一九九九年日本城镇化率已达78.52%,大都市圈已基本成型。而这段时间出现日本人口向三大都市圈聚集趋势,一九六〇-二〇〇〇年间,日本国内增加了3260万人,城市人口却增加近4000万人;人口集中地区面积扩大了12457.37平方公里,其中人口增加了近300万人;
30万人以上特大规模城市比例上升6.1个百分点,其城市人口占日本总人口比例增加12.2个百分点。不难看出,日本3%居住面积承载了65%以上的人口。与之相对,农村地区因劳动人口流失产生过疏化现象。据统计,一九九七年,日本过疏市町村数1200多个,人口占比6%,面积占比49%。农村劳动力人口的流失使得农业生产停滞,乡村地区经济失去发展活力。
第二,日本步入老龄化社会。二十世纪七十年代日本社会老龄化、少子化问题逐渐成为社会问题。《人口推計》预测:二十一世纪中叶日本总人口达一亿左右,其中,到达生育年龄人口较二〇〇〇年减少近3000万人,儿童总数在3000万人基础上再减少40%,而老龄人口增加3500多万人,比例占到了总人口的36%。
随着劳动力人口比例的减少,缴纳税款金额减少,日本社会保障方面的财政压力不断加重。第三,经济增长停滞,产业结构转型。在一九九一-一九九九年,日本经济萎靡。一九九一年日本国内生产总值增长率为3.4%,次年已经下降到了1.1%,第三年跌至0.2%,增长率连续三年下降。
甚至在九十年代末,国内生产总值呈现负增长状态。完全失业率上升3.6个百分点,失业人口增加了181万,增长率近240%。一九九〇年财政结余情况下,一九九九年财政赤字增加到7.0%,累积债务余额与GDP之比62.3个百分比。同时随着日本经济的发展,日本产业结构呈现农业结构占比下降,工业与服务业开始占据主体位置。
针对一九七〇-二〇〇〇转型期日本出现的经济低迷和发展停滞现象,日本政府急需做出调整,“平成大合并”便是日本政府转型期重大政策之一。其中,为进一步稳定地方自治制度,解决因农村人口流失带来的公共设施闲置问题,一九七〇-一九九〇年日本相继出台三部针对过疏地域相关管理的法律规定,援助日本人口流失地区,改善就业环境、促进当地经济振兴、平衡区域差距、确保居民保障。

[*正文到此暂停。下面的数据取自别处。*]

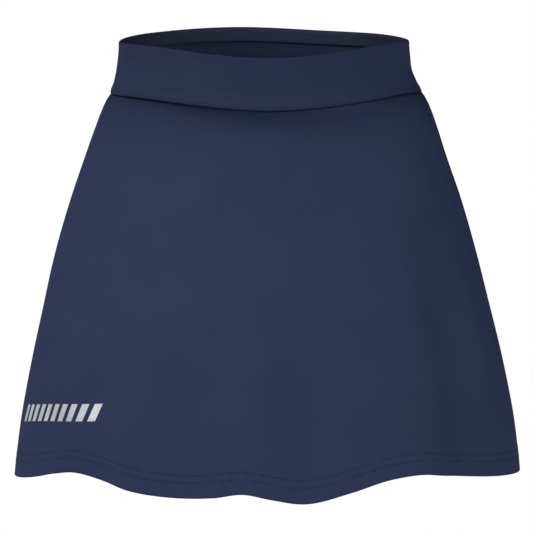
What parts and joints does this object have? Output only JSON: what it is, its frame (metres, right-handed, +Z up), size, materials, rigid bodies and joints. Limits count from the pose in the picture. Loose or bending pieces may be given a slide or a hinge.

七十年代日本政府颁布《市町村合并特别法例》(以下简称《特例法》),开始了新一轮町村合并,《特例法》规定市町村合并的具体流程,包括协议审议、规划目标与财政预算,支持市町村自主合并,也为民主化进程做好了长期铺垫。
随着日本乡村人口减少,再经过多次乡村自治体合并,二〇〇四年全日本市町村的设置总数减少至三千以下,二〇〇七年12月市町村数量不到1800个。日本现行的市町村设置要求是:市的设立标准为五万人;町的设置标准为五千人,并要求工商人口达60%以上。为鼓励人口聚集和乡村城镇化,日本将设市标准降到三万人,以推动市町村合并。
日本乡村城镇化的发展路径是:顺应乡村人口流入城市的大趋势,通过市町村连续合并,推进乡村人口聚集,加快市町村公共设施建设,不断提高乡村公益事业水准,实现城乡无差别发展。最终形成统一规划和协调管理机制,推动城乡二元对立走向城乡融合发展。